Abstract

Low-light image enhancement (LLIE) is a method of improving the visual quality of images captured in weak illumination conditions. In such conditions, the images tend to be noisy, hazy, and have low contrast, making them difficult to distinguish details. LLIE techniques have many practical applications in various fields, including surveillance, astronomy, medical imaging, and consumer photography. The total variational method is a sound solution in this field. However, requirement of an overall spatial smoothness of the illumination map leads to the failure of recovering intricate details. This paper proposes that the interaction between the global spatial smoothness and the detail recovery in the total variational Retinex model can be optimized by adopting a structure-awareness regularization term.
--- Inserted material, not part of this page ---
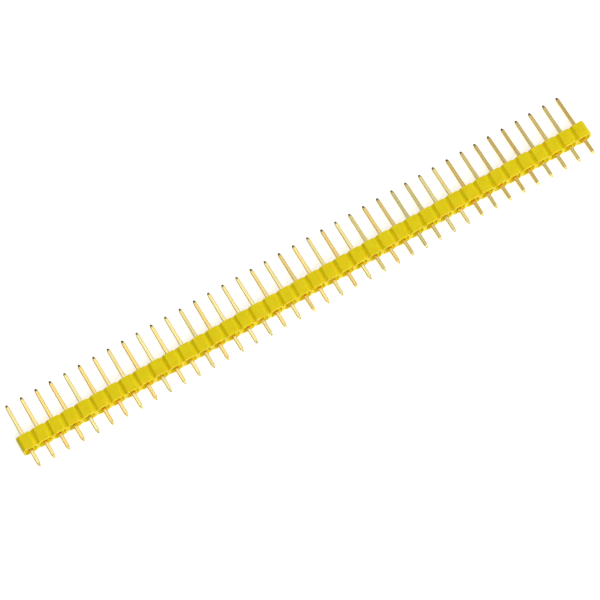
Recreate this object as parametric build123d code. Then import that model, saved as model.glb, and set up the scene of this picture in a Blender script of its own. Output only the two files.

The resultant non-linear model is more effective than the original one for LLIE. As a model-based method, its performance does not rely on architecture engineering, super-parameter tuning, or specific training dataset. Experiments of the proposed formulation on various challenging low-light images yield promising results. It is shown that this method not only produces visually pleasing pictures, but it is also quantitatively superior in that the calculated full-reference, no-reference, and semantic metrics are beyond most of state-of-the-art methods. It has a better generalization capability and stability than learning-based methods. Due to its flexibility and effectiveness, the proposed method can be deployed as a pre-processing subroutine for high-level computer vision applications.